Lanolin, found in some greases and pomades, is a lighter alternative. It reduces moisture loss by 20% to 30%, far less than petrolatum but enough to make a noticeable difference. Many people prefer lanolin because it doesn’t feel as thick or look as shiny. It’s a good middle ground if petrolatum products feel too heavy for your hair type.

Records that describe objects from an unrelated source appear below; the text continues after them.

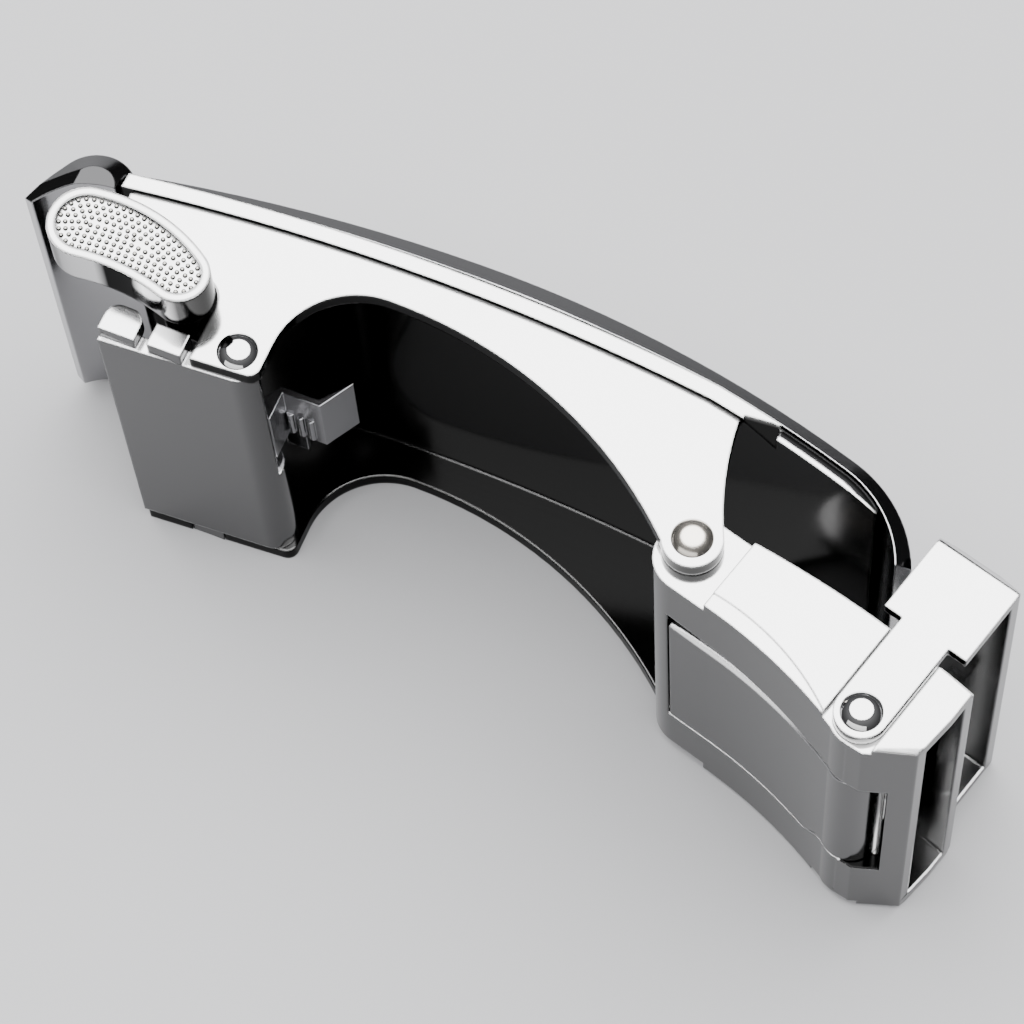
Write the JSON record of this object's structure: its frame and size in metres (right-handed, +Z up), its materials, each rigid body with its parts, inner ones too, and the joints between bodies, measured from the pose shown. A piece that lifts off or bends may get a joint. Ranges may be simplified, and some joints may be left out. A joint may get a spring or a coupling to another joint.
{
  "type": "belt buckle",
  "caption": "Ratchet belt buckle with a curved bevelled face plate, arched side plates, a bean-shaped release lever, a swivelling strap clamp and a keeper; polished chrome.",
  "frame": {"origin": "on the surface it stands on, below the middle of its box", "axes": "X runs along the buckle towards the strap clamp, Y points to the face plate, Z runs up across the strap's width"},
  "size_m": [0.0984, 0.0318, 0.0436],
  "materials": {
    "plate": "polished chrome plate on zinc alloy",
    "casting": "polished chrome plate on zinc alloy",
    "rear": "polished chrome plate on zinc alloy",
    "lever": "satin chrome with a dotted thumb field",
    "pawl_steel": "plain plated steel",
    "pins": "polished rivets",
    "swivel": "polished nickel rivet",
    "clamp": "polished chrome plate on zinc alloy",
    "tongue": "polished chrome plate on zinc alloy",
    "keeper": "polished chrome plate on steel"
  },
  "bodies": {
    "buckle": {"face_plate": "plate", "frame": "casting", "back_plate": "rear", "pivot_pin": "pins", "swivel_rivet_top": "swivel", "swivel_rivet_bottom": "swivel"},
    "lever": {"release_lever": "lever", "pawl": "pawl_steel"},
    "clamp": {"clamp_body": "clamp", "clamp_pin": "pins", "keeper": "keeper"},
    "tongue": {"clamp_tongue": "tongue"}
  },
  "joints": [
    {"name": "clamp_swivel", "type": "hinge", "parent": "buckle", "child": "clamp", "pos_m": [0.0209, -0.00297, 0.0195], "axis": [0, 0, 1], "range_deg": [-40, 2]},
    {"name": "tongue_hinge", "type": "hinge", "parent": "clamp", "child": "tongue", "pos_m": [0.0404, -0.01273, 0.0195], "axis": [0, 0, 1], "range_deg": [0, 80]},
    {"name": "release_lever", "type": "hinge", "parent": "buckle", "child": "lever", "pos_m": [-0.0238, -0.00102, 0.0195], "axis": [0, 0, 1], "range_deg": [-7, 0], "stiffness_Nm_per_rad": 0.02, "springref_deg": 17.19}
  ]
}
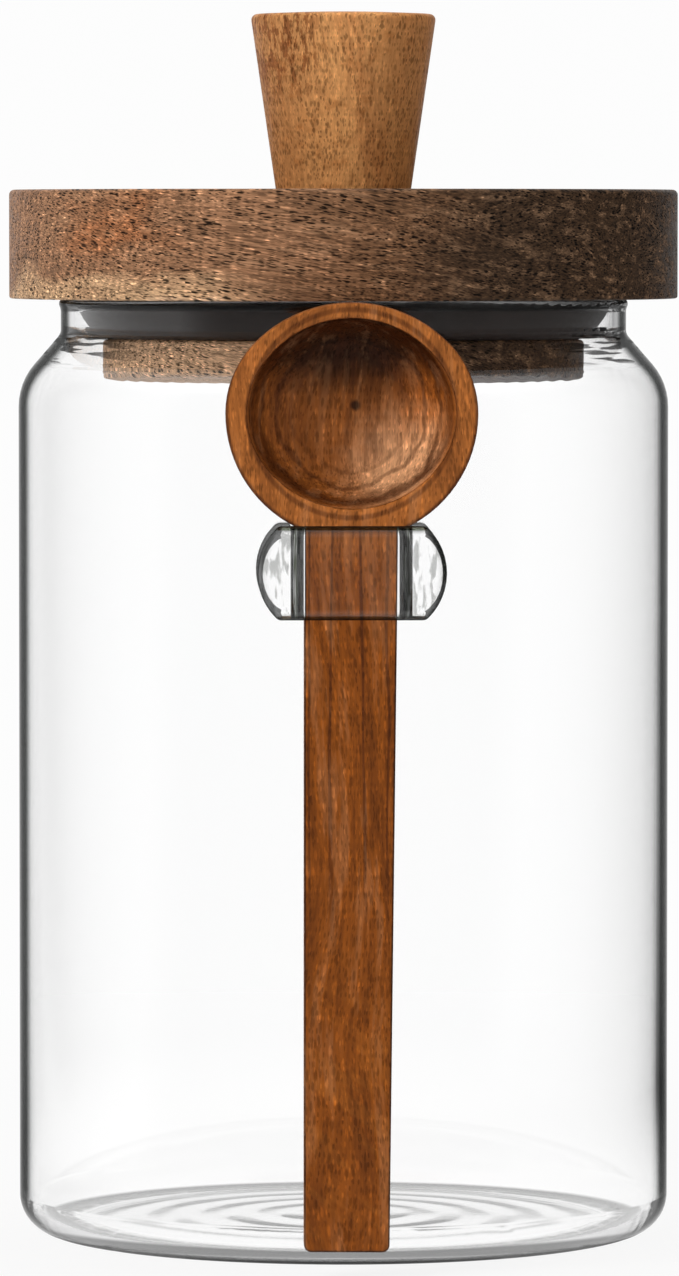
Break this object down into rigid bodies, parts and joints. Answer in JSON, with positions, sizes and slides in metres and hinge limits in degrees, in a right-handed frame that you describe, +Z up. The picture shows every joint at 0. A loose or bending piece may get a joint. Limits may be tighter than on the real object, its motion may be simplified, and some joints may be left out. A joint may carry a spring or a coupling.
{
  "type": "storage jar",
  "caption": "Clear glass storage jar with a wooden lid, cone knob and silicone seal, and a wooden spoon hung in a glass loop on its front.",
  "frame": {"origin": "centre of the jar's foot, on the plane it stands on", "axes": "+Z up along the jar's axis, -Y towards the loop and the spoon, +X to the right as one faces the spoon"},
  "size_m": [0.1028, 0.1186, 0.1879],
  "materials": {
    "clear_glass": "clear polished borosilicate glass",
    "lid_wood": "satin oiled dark acacia, grain across the disc",
    "knob_wood": "satin oiled golden acacia, upright grain",
    "spoon_wood": "satin oiled reddish acacia, grain along the handle",
    "silicone": "matt dark grey silicone"
  },
  "bodies": {
    "root": {"jar": "clear_glass", "lid": "lid_wood", "seal": "silicone", "knob": "knob_wood", "spoon": "spoon_wood"}
  },
  "joints": []
}
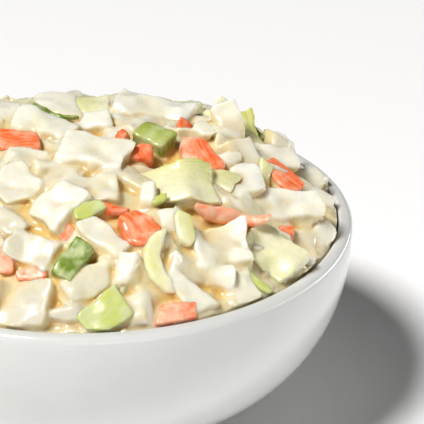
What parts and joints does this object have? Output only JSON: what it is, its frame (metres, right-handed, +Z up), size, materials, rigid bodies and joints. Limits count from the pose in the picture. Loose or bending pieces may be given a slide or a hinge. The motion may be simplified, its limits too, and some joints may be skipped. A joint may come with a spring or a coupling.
{
  "type": "coleslaw",
  "caption": "Chopped coleslaw in creamy dressing, heaped above the lip of a small round porcelain side bowl that stands on a foot ring.",
  "frame": {"origin": "centre of the foot ring's underside, on the surface the bowl stands on", "axes": "+Z up; the bowl is round about +Z and the side with the shown heap faces -Y"},
  "size_m": [0.115, 0.115, 0.0686],
  "materials": {
    "porcelain": "white, clear gloss glaze",
    "slaw": "chopped cabbage wet with creamy dressing, soft and slightly translucent",
    "carrot": "diced carrot, wet",
    "pepper": "diced green pepper and green leaf, wet"
  },
  "bodies": {
    "root": {"bowl": "porcelain", "coleslaw": "slaw"}
  },
  "joints": []
}
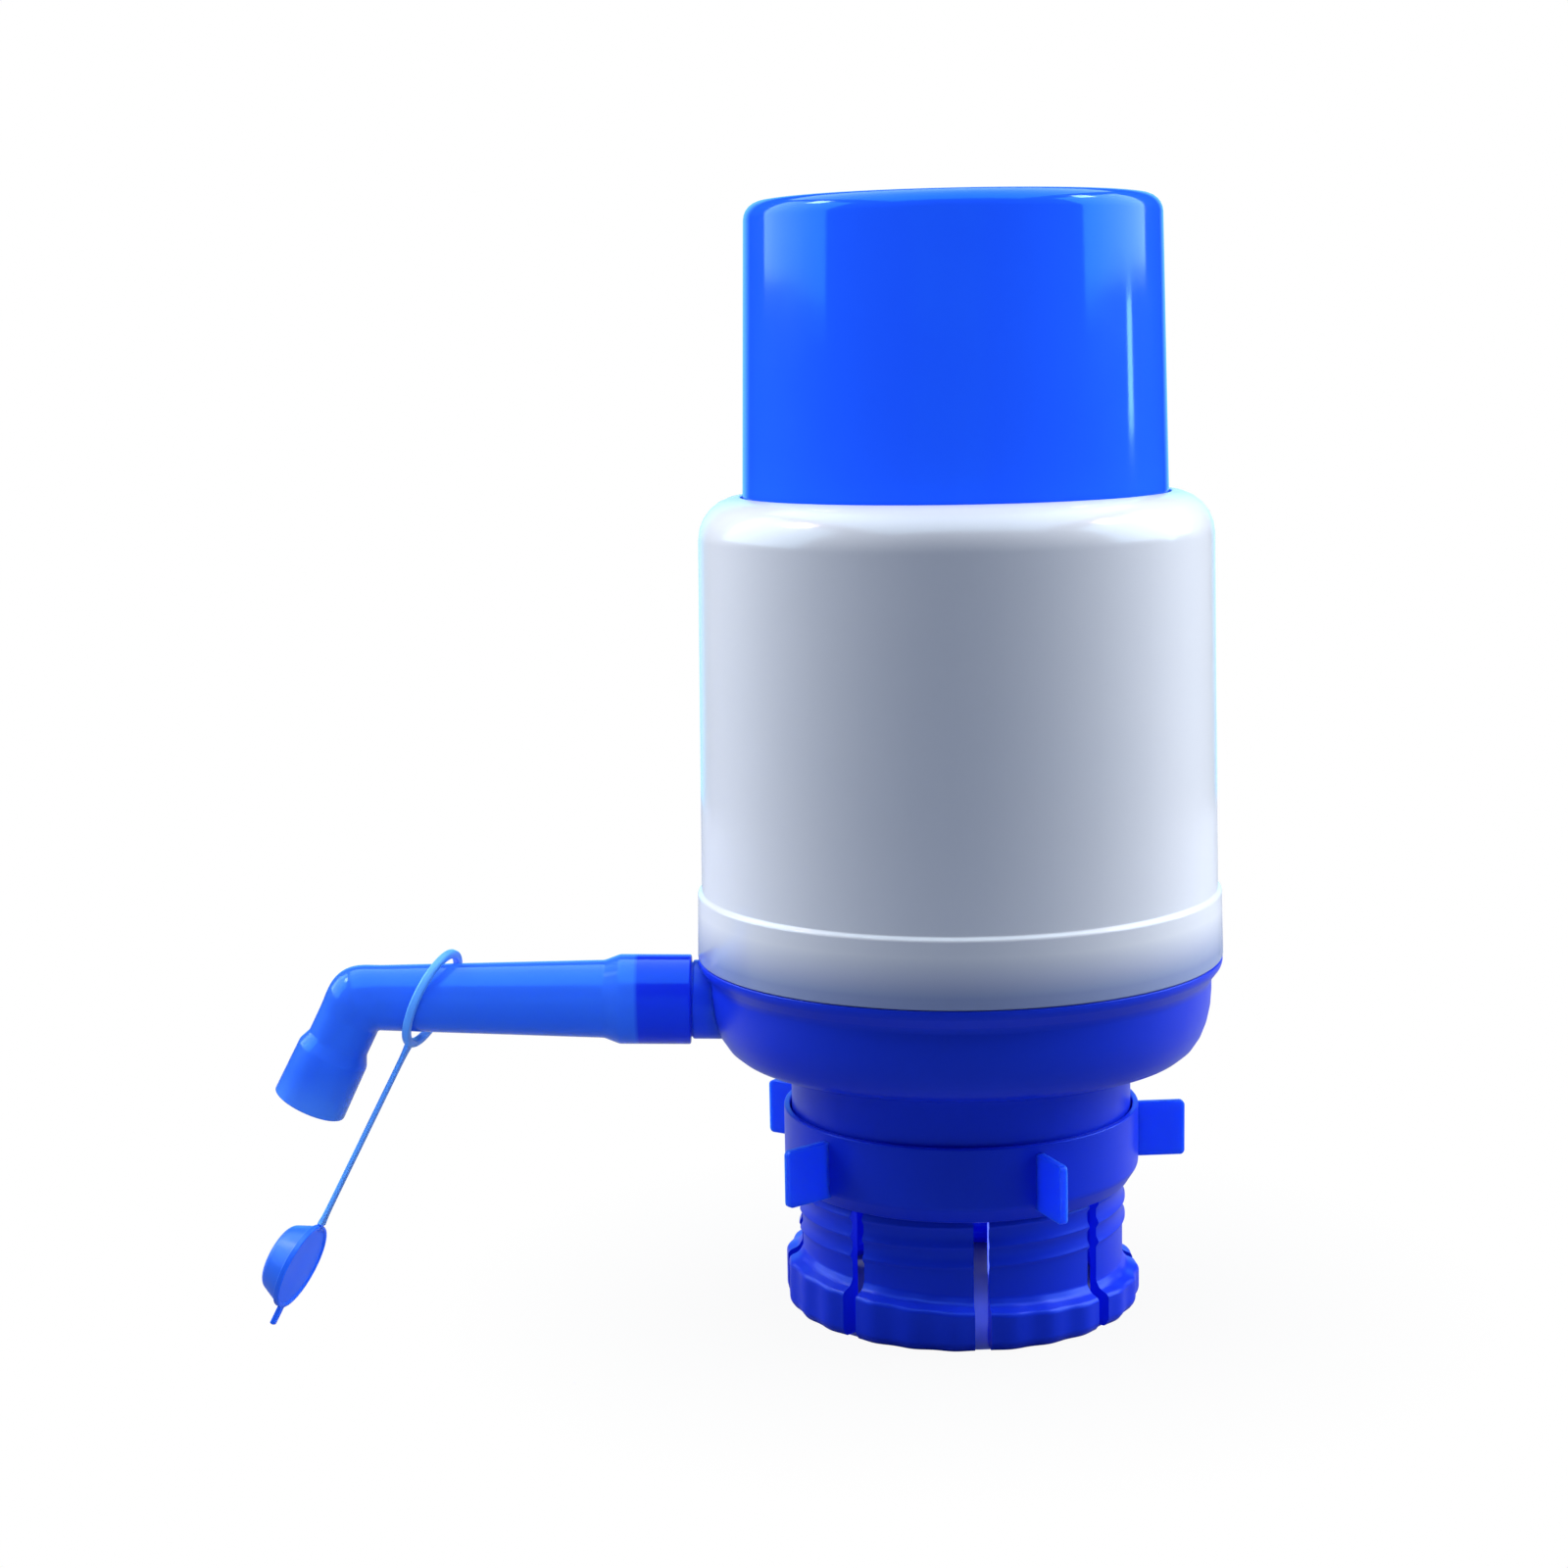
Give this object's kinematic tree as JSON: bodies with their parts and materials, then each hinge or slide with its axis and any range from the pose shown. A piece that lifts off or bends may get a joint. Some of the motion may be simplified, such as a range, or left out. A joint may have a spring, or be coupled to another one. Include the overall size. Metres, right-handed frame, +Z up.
{
  "type": "water jug hand pump",
  "caption": "Hand pump for a large water jug: a press cap over a bellows in a round casing, a claw collet with a winged clamp ring, and a bent swivel spout with a tethered dust cap.",
  "frame": {"origin": "centre of the bounding box's bottom face, on the plane that the collet's foot stands on", "axes": "+Z up along the pump's axis, towards the press cap; the spout points to -X; +Y completes a right-handed frame"},
  "size_m": [0.1772, 0.0964, 0.2017],
  "materials": {
    "press_cap_blue": "smooth glossy blue plastic",
    "casing_white": "smooth glossy white plastic",
    "base_blue": "smooth deep blue plastic, slightly see-through at thin edges",
    "spout_blue": "slightly see-through blue plastic",
    "leash_blue": "soft light blue plastic",
    "inner_white": "plain natural white plastic",
    "rubber_black": "matt black rubber",
    "silicone_white": "matt white silicone",
    "spring_steel": "bright steel wire and screws"
  },
  "bodies": {
    "base": {"casing": "casing_white", "pump_base": "base_blue", "collet": "base_blue", "jug_gasket": "silicone_white", "dip_tube_nipple": "inner_white", "riser_elbow": "inner_white", "valve_plate": "inner_white", "outlet_valve": "rubber_black", "bellows": "rubber_black", "bellows_clamp": "inner_white", "clamp_screw_1": "spring_steel", "clamp_screw_2": "spring_steel", "clamp_screw_3": "spring_steel", "return_spring": "spring_steel"},
    "press": {"press_cap": "press_cap_blue", "head_plate": "inner_white", "inlet_valve": "rubber_black"},
    "ring": {"clamp_ring": "base_blue"},
    "spout": {"spout": "spout_blue"},
    "leash": {"leash_ring": "leash_blue"},
    "strap": {"leash_strap": "leash_blue"},
    "cap": {"dust_cap": "leash_blue"}
  },
  "joints": [
    {"name": "press", "type": "slide", "parent": "base", "child": "press", "axis": [0, 0, -1], "range_m": [0, 0.042], "stiffness_N_per_m": 400, "springref_m": -0.03, "deforming": ["bellows", "return_spring"]},
    {"name": "clamp_ring_turn", "type": "hinge", "parent": "base", "child": "ring", "pos_m": [0.04038, 0, 0.0303], "axis": [0, 0, 1], "range_deg": [-180, 180]},
    {"name": "spout_swivel", "type": "hinge", "parent": "base", "child": "spout", "pos_m": [-0.00572, 0, 0.05725], "axis": [-0.9997, 0, 0.0244], "continuous": true},
    {"name": "leash_slide", "type": "slide", "parent": "spout", "child": "leash", "axis": [0.9997, 0, -0.0244], "range_m": [-0.003, 0.016]},
    {"name": "strap_swing", "type": "hinge", "parent": "leash", "child": "strap", "pos_m": [-0.06175, -0.00209, 0.04991], "axis": [0.1572, 0.9379, -0.3092], "range_deg": [-45, 12], "stiffness_Nm_per_rad": 0.01},
    {"name": "cap_flex", "type": "hinge", "parent": "strap", "child": "cap", "pos_m": [-0.07781, -0.00965, 0.01883], "axis": [0.1572, 0.9379, -0.3092], "range_deg": [-40, 40], "stiffness_Nm_per_rad": 0.01}
  ]
}
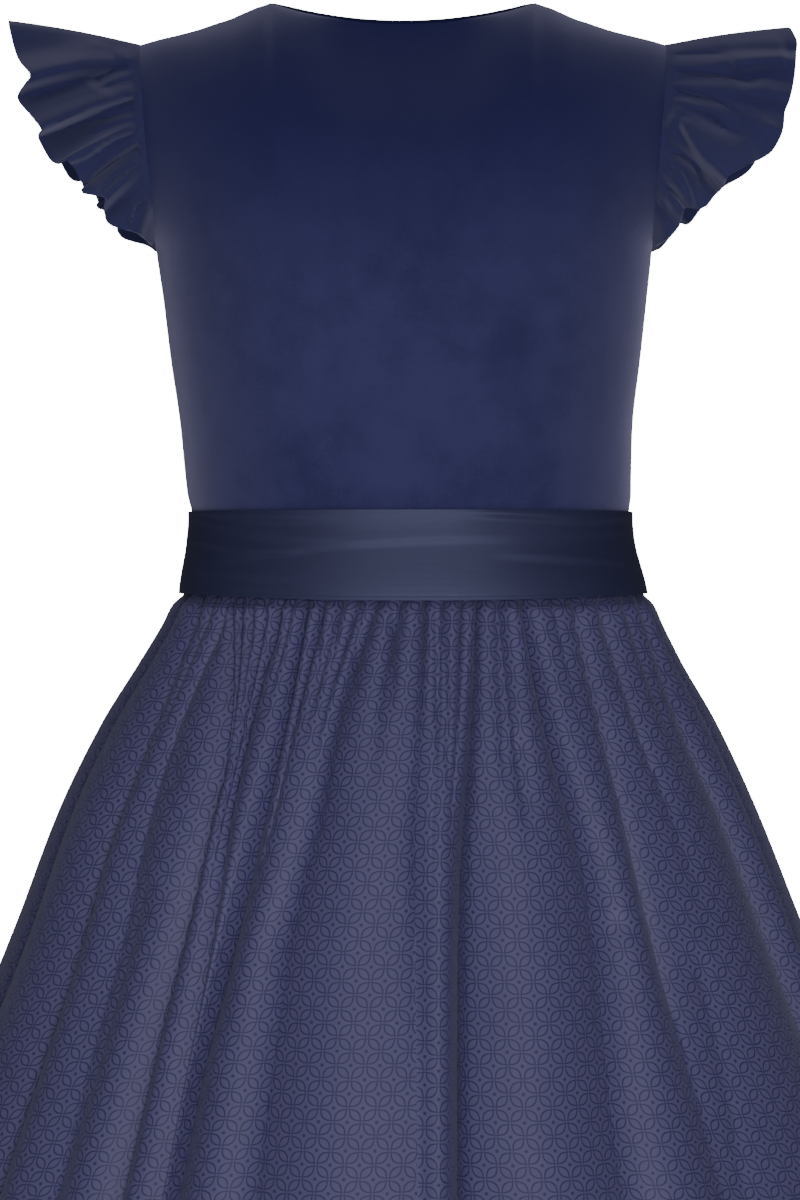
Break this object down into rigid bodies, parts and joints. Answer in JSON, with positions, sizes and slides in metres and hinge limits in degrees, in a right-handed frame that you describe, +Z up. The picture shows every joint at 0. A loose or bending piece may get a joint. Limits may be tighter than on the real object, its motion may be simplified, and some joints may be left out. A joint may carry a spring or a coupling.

Natural oil-based greases (shea butter, coconut oil, castor oil blends) sit somewhere in between. They offer moderate occlusion, better absorption into the hair shaft, and easier washout. They also allow you to layer in active ingredients like essential oils without the heavy feel of petroleum. For finer hair textures or anyone who washes frequently, these are often the better fit.
Where and How to Apply It
Where you put the grease matters as much as what’s in it. Dermatologists at the Cleveland Clinic recommend applying oil-based products from the middle of your hair down to the ends rather than directly on the scalp. The ends are the oldest, driest part of your hair and benefit most from the moisture seal. Coating them in grease reduces split ends and prevents the breakage that costs you length.
Applying grease directly to the scalp is a common practice, especially in textured hair care traditions, but it carries a risk. Heavy products can clog follicles and increase the likelihood of seborrheic dermatitis (a form of dandruff that causes flaking and itching). If you do apply grease to your scalp for itch relief or dryness, use a light hand and focus on the skin between parts rather than saturating the entire scalp.
For best results, apply grease to damp hair. Since these products work by trapping moisture, you want moisture already present in the strand before you seal it in. Applying to completely dry hair locks out hydration instead of locking it in.
Preventing Buildup Problems
Heavy greases accumulate on the hair and scalp over time, creating a waxy layer that blocks new moisture from getting in and can suffocate follicles. This is the main way hair grease backfires on growth. Using a clarifying shampoo once a week, or a few times a month, removes that buildup without stripping away all your hair’s natural oils. Overdoing it with clarifying washes creates its own dryness problem, so alternate with a gentler moisturizing shampoo on your other wash days.
If you notice increased flaking, itching, or a waxy feel that regular shampooing doesn’t remove, you’re likely using too much product or not cleansing thoroughly enough. Scaling back to lighter applications more often tends to work better than heavy applications less often.
What to Look for on the Label
A hair grease worth buying for growth should contain at least one ingredient with evidence behind it: castor oil, peppermint oil, or rosemary oil. The base can be petrolatum, lanolin, or a natural butter depending on your hair’s needs. Avoid products where mineral oil and petrolatum are the only ingredients, since these seal moisture but contribute nothing active to follicle health.
- For maximum moisture retention: Petrolatum-based greases with castor oil (good for thick, coarse, or 4C-type hair that dries out quickly)
- For lighter coverage with growth support: Shea butter or coconut oil blends with peppermint or rosemary essential oils
- For thinning hair: Products containing castor oil for its effects on the follicle cycling enzyme, applied to the scalp sparingly
The honest bottom line is that no grease replaces consistent hair care habits. Keeping hair moisturized, minimizing heat damage, protecting ends at night, and removing buildup regularly will do more for your length over six months than any single product. The right grease just makes all of that easier.